DESCRIPTION OF THE TASK »
Repeat exactly the stretch of lines from the line containing "tacks(lid_tack_count, lid_tack_z, rim_thickness))" through the line containing "bpy.context.scene.collection.objects.link(empty)", both included, and nothing else.

SOURCE EXCERPT »
# # #
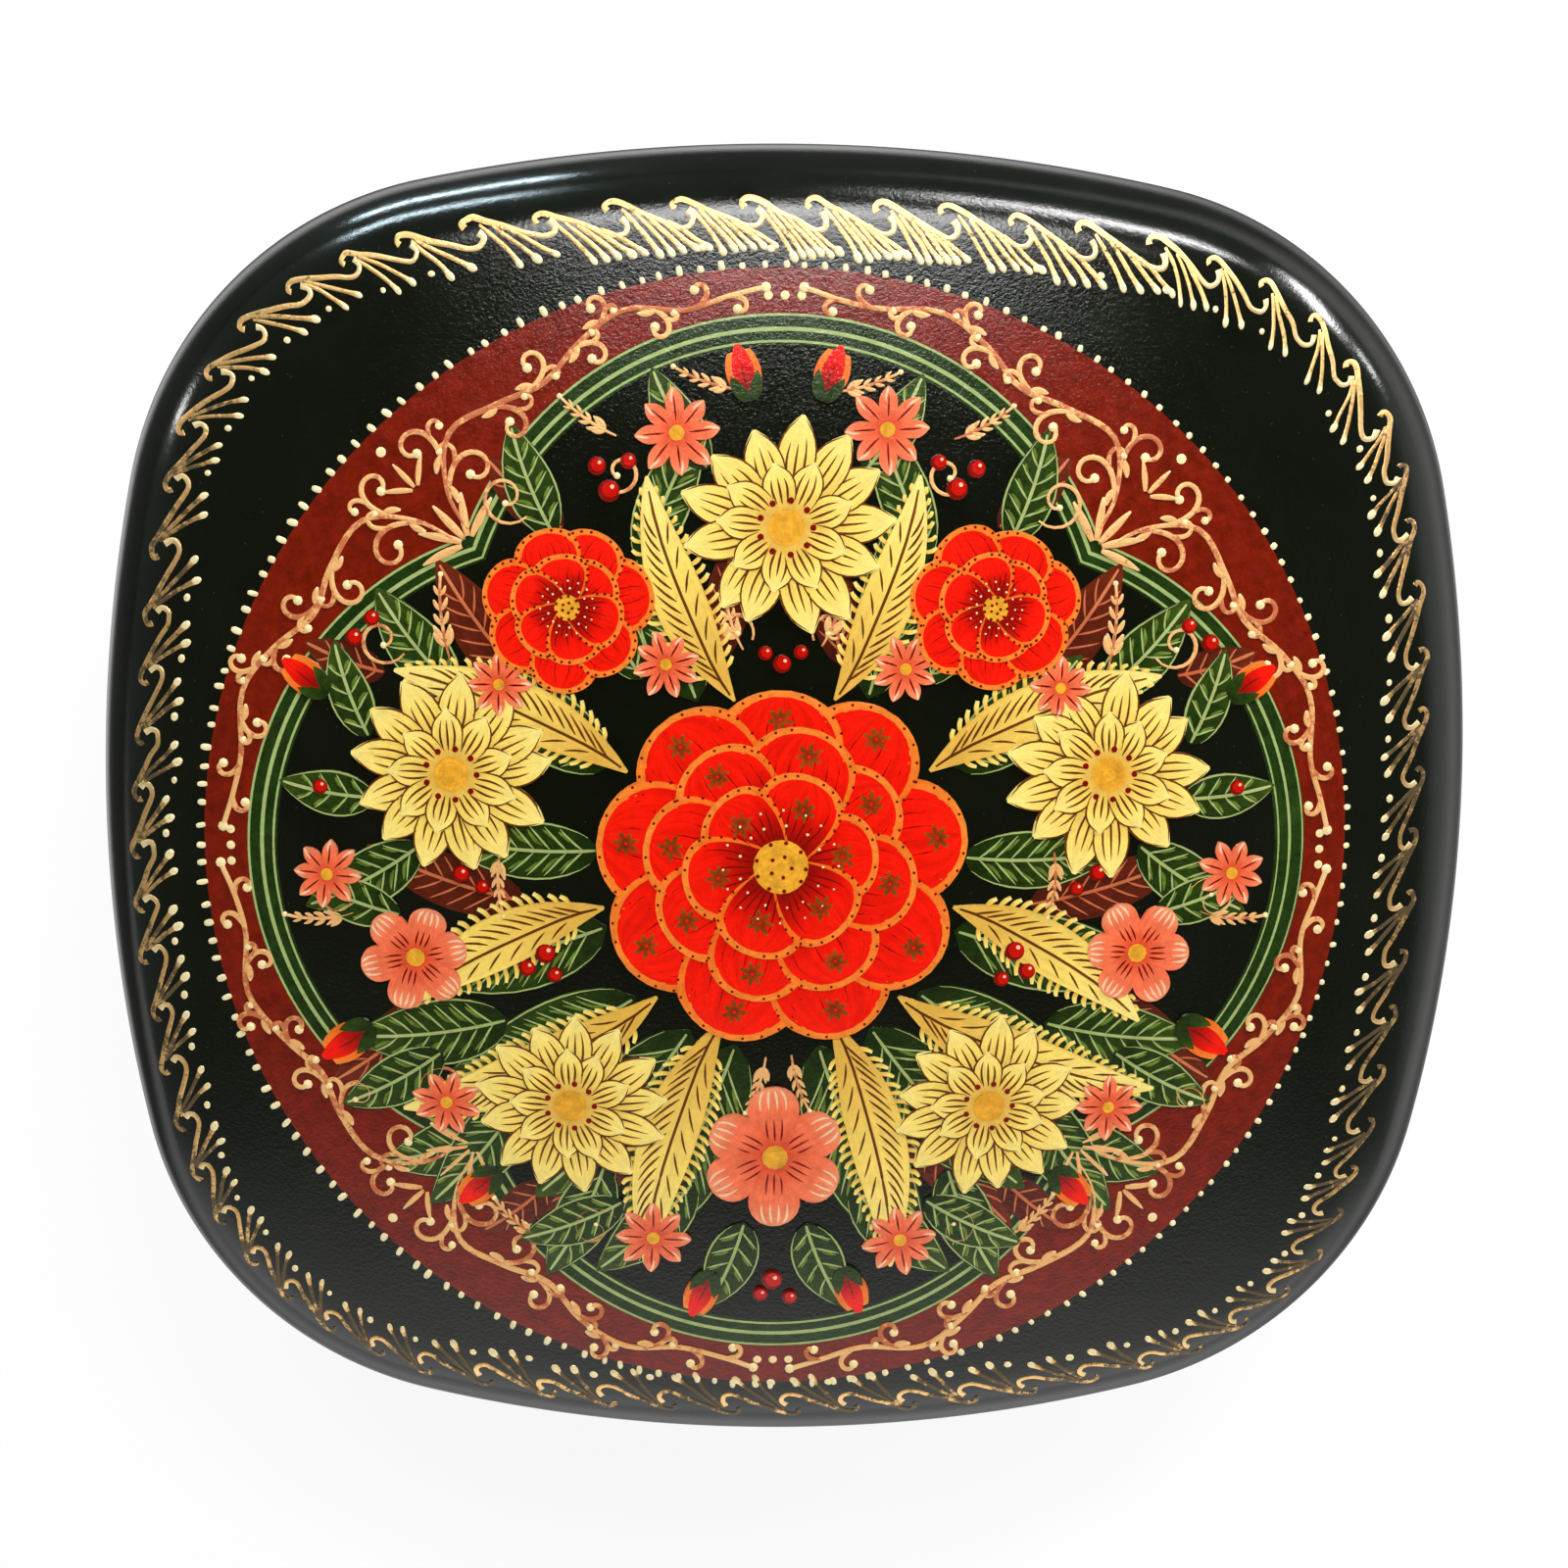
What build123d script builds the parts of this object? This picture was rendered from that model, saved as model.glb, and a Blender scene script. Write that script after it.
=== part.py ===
from build123d import *
import os
from math import atan2, degrees, hypot, radians, sqrt, tan

os.makedirs("parts", exist_ok=True)

# A hinged papier-mache box with a bowed, nearly square plan, a domed lid and a low body.
# Millimetres. +Z is up, +Y is towards the hinge, and the origin is the centre of the
# plan on the surface that the box stands on.

# Plan outline: four bowed sides joined by four rounder corners, the same on body and lid.
box_width = 76.0
box_depth = 73.0
side_bow_radius = 96.0
front_bow_radius = 100.0
corner_radius = 20.5

# Body: a wound tube, a base board let into it, and a liner that stands up as the lid's lip.
body_height = 20.0
wall_thickness = 3.2
foot_edge_radius = 1.8
base_recess = 0.6
base_thickness = 3.0
liner_thickness = 1.2
lip_height = 1.8
lip_bevel = 0.4
glue_gap = 0.05

# Lid: a wound rim ring under a pressed dome that rolls over into it.
seam_gap = 0.2
seam_edge_radius = 0.35
lip_clearance = 0.3
lid_rim_height = 4.0
dome_radius = 150.0
dome_thickness = 3.0
roll_radius = 5.0
inner_roll_radius = 2.2
roll_margin = 0.4

# Hinge: five knuckles on a wire pin, with leaves let into the edges of the wall and rim.
hinge_length = 22.0
knuckle_count = 5
knuckle_gap = 0.15
knuckle_radius = 1.1
barrel_cover = 0.1
barrel_clearance = 0.15
pin_radius = 0.6
pin_clearance = 0.05
leaf_thickness = 0.5
leaf_clearance = 0.05
leaf_end_gap = 0.4
body_leaf_depth = 5.2
lid_opening = 95.0
bevel_spare = 3.5

# Tacks: headless square brads driven through the wall and the leaf from inside.
body_tack_count = 3
lid_tack_count = 2
tack_side = 0.8
tack_clearance = 0.02
tack_cover = 0.75
tack_spread = 7.0
body_tack_depth = 3.6

# How far a cutting solid runs past what it cuts, and how close two heights are to be level.
overrun = 1.0
level_tolerance = 0.01

half_width = box_width / 2
half_depth = box_depth / 2
seam_z = body_height
lid_bottom_z = seam_z + seam_gap
joint_z = lid_bottom_z + lid_rim_height
rim_thickness = wall_thickness - lip_clearance
base_top_z = base_recess + base_thickness
lip_top_z = seam_z + lip_height

# Each bow is centred this far past the plan's centre, on the far side from its wall.
side_back = side_bow_radius - half_width
front_back = front_bow_radius - half_depth


def corner_centre():
    """Centre of the corner arc at +X, +Y, which touches a side's bow and the back's bow."""
    side_reach = side_bow_radius - corner_radius
    back_reach = front_bow_radius - corner_radius
    span = hypot(side_back, front_back)
    along = (span**2 + side_reach**2 - back_reach**2) / (2 * span)
    across = sqrt(side_reach**2 - along**2)
    x = (side_back * along + front_back * across) / span - side_back
    y = (side_back * across - front_back * along) / span
    return x, y


def outline(inset):
    """The plan outline as a face, moved inwards by inset all round."""
    x, y = corner_centre()
    side_half = degrees(atan2(y, x + side_back))
    back_half = degrees(atan2(x, y + front_back))
    bend = 90 - side_half - back_half
    side = CenterArc((-side_back, 0), side_bow_radius - inset, -side_half, 2 * side_half)
    right = CenterArc((x, y), corner_radius - inset, side_half, bend)
    back = CenterArc((0, -front_back), front_bow_radius - inset, 90 - back_half, 2 * back_half)
    left = CenterArc((-x, y), corner_radius - inset, 90 + back_half, bend)
    edges = [side, right, back, left]
    return make_face(edges + [Rotation(0, 0, 180) * edge for edge in edges])


def prism(inset, low, high):
    """A solid with the plan outline moved inwards by inset, from height low to high."""
    return Pos(0, 0, low) * extrude(outline(inset), amount=high - low)


def level_edges(solid, height):
    """The edges of a solid that lie level at a height."""
    found = []
    for edge in solid.edges():
        box = edge.bounding_box()
        if max(abs(box.min.Z - height), abs(box.max.Z - height)) < level_tolerance:
            found.append(edge)
    return found


def cut(solid, tools):
    """A solid with each tool cut away in turn."""
    for tool in tools:
        solid -= tool
    return solid


def dome_height():
    """Height of the dome's crown above the joint, so that the roll's lowest touch clears it."""
    corner_reach = hypot(*corner_centre()) + corner_radius
    edge_drop = dome_radius - sqrt(dome_radius**2 - corner_reach**2)
    edge_slope = atan2(corner_reach, dome_radius - edge_drop)
    roll_touch = roll_radius * tan((radians(90) - edge_slope) / 2)
    return roll_margin + roll_touch + edge_drop


crown_z = joint_z + dome_height()

# The hinge axis lies at mid seam, far enough in for the whole barrel to stay inside the bow.
hinge_sagitta = front_bow_radius - sqrt(front_bow_radius**2 - (hinge_length / 2) ** 2)
axis_inset = knuckle_radius + barrel_cover + hinge_sagitta
axis_y = half_depth - axis_inset
axis_z = seam_z + seam_gap / 2
lid_leaf_depth = lid_rim_height - leaf_end_gap
body_tack_z = seam_z - body_tack_depth
lid_tack_z = lid_bottom_z + (lip_height + lid_leaf_depth) / 2


def domed(inset, low, crown, sphere_radius, edge_radius):
    """A closed lid shape: the outline from height low up, capped by a sphere and rolled over."""
    block = prism(inset, low, crown + overrun)
    ball = Pos(0, 0, crown - sphere_radius) * Sphere(sphere_radius)
    capped = block & ball
    top_edges = [e for e in capped.edges() if e.bounding_box().min.Z > low + overrun]
    return fillet(top_edges, edge_radius)


def lid_outside():
    """The lid's outer skin as a solid block, with a small round at the seam."""
    block = domed(0, lid_bottom_z, crown_z, dome_radius, roll_radius)
    return fillet(level_edges(block, lid_bottom_z), seam_edge_radius)


def lid_inside():
    """The hollow under the lid, run out below the seam."""
    hollow_top = crown_z - dome_thickness
    hollow_low = lid_bottom_z - overrun
    return domed(rim_thickness, hollow_low, hollow_top, dome_radius - dome_thickness,
                 inner_roll_radius)


def slab(low, high):
    """A plain block wider than the box, used to split the lid at the joint."""
    middle = Pos(0, 0, (low + high) / 2)
    return middle * Box(box_width + 2 * overrun, box_depth + 2 * overrun, high - low)


def along_axis(radius, length):
    """A cylinder on the hinge axis."""
    return Pos(0, axis_y, axis_z) * Rotation(0, 90, 0) * Cylinder(radius, length)


def barrel_channel():
    """Room for the hinge barrel, cut from both edges of the seam."""
    return along_axis(knuckle_radius + barrel_clearance, hinge_length + 2 * barrel_clearance)


def leaf_slot(depth, side):
    """Slot in the middle of the wall for a leaf: side is -1 in the body and 1 in the lid."""
    reach = depth + leaf_clearance
    length = hinge_length + 2 * leaf_clearance
    width = leaf_thickness + 2 * leaf_clearance
    return Pos(0, axis_y, axis_z + side * reach / 2) * Box(length, width, reach)


def back_bevel(side):
    """Wedge outside the hinge axis that lets the lid swing back: side -1 body, 1 lid."""
    slope = radians(lid_opening / 2 + bevel_spare)
    reach = axis_inset + overrun
    far = axis_y + reach
    rise = side * reach * tan(slope)
    wedge = Polyline((0, axis_y, axis_z), (0, far, axis_z), (0, far, axis_z + rise), close=True)
    half_length = sqrt(front_bow_radius**2 - (front_bow_radius - axis_inset) ** 2) + overrun
    return extrude(make_face(wedge), amount=half_length, both=True, dir=(1, 0, 0))


def tack_places(count):
    """Places of the tacks along the hinge."""
    step = 2 * tack_spread / (count - 1)
    return [-tack_spread + step * n for n in range(count)]


def tack_bars(count, height, clearance):
    """Square bars across the wall from inside the box, stopping short of its outer face."""
    side = tack_side + 2 * clearance
    length = wall_thickness + overrun
    middle = half_depth - tack_cover - hinge_sagitta - length / 2
    return [Pos(x, middle, height) * Box(side, length, side) for x in tack_places(count)]


def tacks(count, height, inset):
    """Headless brads, filed flush with the inner face at inset."""
    inner = prism(inset, height - overrun, height + overrun)
    return [bar - inner for bar in tack_bars(count, height, 0)]


def knuckle_x(number):
    """Centre of a knuckle along the hinge."""
    pitch = hinge_length / knuckle_count
    return -hinge_length / 2 + pitch * (number + 1 / 2)


def hinge_leaf(own, depth, side, tack_count, tack_z):
    """A leaf with its own knuckles, notched for the other leaf's."""
    pitch = hinge_length / knuckle_count
    notch = 2 * (knuckle_radius + barrel_clearance)
    plate = Pos(0, axis_y, axis_z + side * depth / 2) * Box(hinge_length, leaf_thickness, depth)
    for number in range(knuckle_count):
        if number in own:
            plate += Pos(knuckle_x(number), 0, 0) * along_axis(knuckle_radius, pitch - knuckle_gap)
        else:
            gap = Box(pitch + knuckle_gap, notch, notch)
            plate -= Pos(knuckle_x(number), axis_y, axis_z) * gap
    plate -= along_axis(pin_radius + pin_clearance, hinge_length + 2 * overrun)
    return cut(plate, tack_bars(tack_count, tack_z, tack_clearance))


def write(name, shape):
    """Write a node and print its size."""
    pieces = shape if isinstance(shape, list) else [shape]
    whole = Compound([solid for piece in pieces for solid in piece.solids()])
    export_step(whole, f"parts/{name}.step")
    size = whole.bounding_box().size
    print(f"{name}: {len(whole.solids())} solids, {size.X:.2f} x {size.Y:.2f} x {size.Z:.2f}")


# Body
liner_inset = wall_thickness + glue_gap
wall = prism(0, 0, seam_z)
wall = fillet(level_edges(wall, 0), foot_edge_radius)
wall = fillet(level_edges(wall, seam_z), seam_edge_radius)
wall -= prism(wall_thickness, -overrun, seam_z + overrun)
wall = cut(wall, tack_bars(body_tack_count, body_tack_z, tack_clearance))
wall = cut(wall, [leaf_slot(body_leaf_depth, -1), barrel_channel(), back_bevel(-1)])
write("body_wall", wall)

base = prism(liner_inset, base_recess, base_top_z)
write("base_board", base)

liner = prism(liner_inset, base_top_z, lip_top_z)
liner = chamfer(level_edges(liner, lip_top_z), lip_bevel)
liner -= prism(liner_inset + liner_thickness, base_top_z - overrun, lip_top_z + overrun)
write("liner", liner)

# Lid
shell = lid_outside() - lid_inside()
rim = shell & slab(lid_bottom_z - overrun, joint_z)
rim = cut(rim, tack_bars(lid_tack_count, lid_tack_z, tack_clearance))
rim = cut(rim, [leaf_slot(lid_leaf_depth, 1), barrel_channel(), back_bevel(1)])
write("lid_rim", rim)
write("lid_dome", shell & slab(joint_z, crown_z + overrun))

# Hinge
body_knuckles = range(0, knuckle_count, 2)
lid_knuckles = range(1, knuckle_count, 2)
body_leaf = hinge_leaf(body_knuckles, body_leaf_depth, -1, body_tack_count, body_tack_z)
lid_leaf = hinge_leaf(lid_knuckles, lid_leaf_depth, 1, lid_tack_count, lid_tack_z)
write("body_hinge_leaf", body_leaf)
write("lid_hinge_leaf", lid_leaf)
write("hinge_pin", along_axis(pin_radius, hinge_length))
write("body_tacks", tacks(body_tack_count, body_tack_z, wall_thickness))
write("lid_tacks", tacks(lid_tack_count, lid_tack_z, rim_thickness))

print(f"crown at {crown_z:.3f}, hinge axis at y {axis_y:.4f}, z {axis_z:.3f}")
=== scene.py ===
import math
import random

import bmesh
import bpy
from mathutils import Matrix, Quaternion, Vector


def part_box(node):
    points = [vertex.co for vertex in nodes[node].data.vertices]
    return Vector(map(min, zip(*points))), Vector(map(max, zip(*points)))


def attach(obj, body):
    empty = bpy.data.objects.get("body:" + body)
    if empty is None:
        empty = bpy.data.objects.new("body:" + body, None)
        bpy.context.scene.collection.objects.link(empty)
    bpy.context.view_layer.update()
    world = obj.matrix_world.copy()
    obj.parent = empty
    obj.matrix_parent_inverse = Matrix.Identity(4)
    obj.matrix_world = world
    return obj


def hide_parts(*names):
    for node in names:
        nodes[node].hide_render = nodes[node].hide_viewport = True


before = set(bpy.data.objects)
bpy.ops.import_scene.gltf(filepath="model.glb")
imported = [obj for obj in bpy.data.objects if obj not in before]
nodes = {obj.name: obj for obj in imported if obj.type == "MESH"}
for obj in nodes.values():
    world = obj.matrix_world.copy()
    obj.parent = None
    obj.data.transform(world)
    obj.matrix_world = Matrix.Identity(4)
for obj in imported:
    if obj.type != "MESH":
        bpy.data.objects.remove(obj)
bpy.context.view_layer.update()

mm = 0.001

# Plan and lid of the box in millimetres, the same values as its CAD.
lidShape = {
    "halfWidth": 38.0,
    "halfDepth": 36.5,
    "sideBow": 96.0,
    "frontBow": 100.0,
    "corner": 20.5,
    "jointHeight": 24.2,
    "crownHeight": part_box("lid_dome")[1].z / mm,
    "domeRadius": 150.0,
    "thickness": 3.0,
    "rimThickness": 2.9,
    "roll": 5.0,
    "innerRoll": 2.2,
    # fineness of the mesh, round the lid and then up the wall, over the roll and over the dome
    "columns": 384,
    "wallSteps": 3,
    "rollSteps": 14,
    "domeSteps": 27,
    "hardEdge": 40,
}
domeCentre = lidShape["crownHeight"] - lidShape["domeRadius"]
sideBack = lidShape["sideBow"] - lidShape["halfWidth"]
frontBack = lidShape["frontBow"] - lidShape["halfDepth"]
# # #
SOLUTION TO THIS PROBLEM »
write("lid_tacks", tacks(lid_tack_count, lid_tack_z, rim_thickness))

print(f"crown at {crown_z:.3f}, hinge axis at y {axis_y:.4f}, z {axis_z:.3f}")
=== scene.py ===
import math
import random

import bmesh
import bpy
from mathutils import Matrix, Quaternion, Vector


def part_box(node):
    points = [vertex.co for vertex in nodes[node].data.vertices]
    return Vector(map(min, zip(*points))), Vector(map(max, zip(*points)))


def attach(obj, body):
    empty = bpy.data.objects.get("body:" + body)
    if empty is None:
        empty = bpy.data.objects.new("body:" + body, None)
        bpy.context.scene.collection.objects.link(empty)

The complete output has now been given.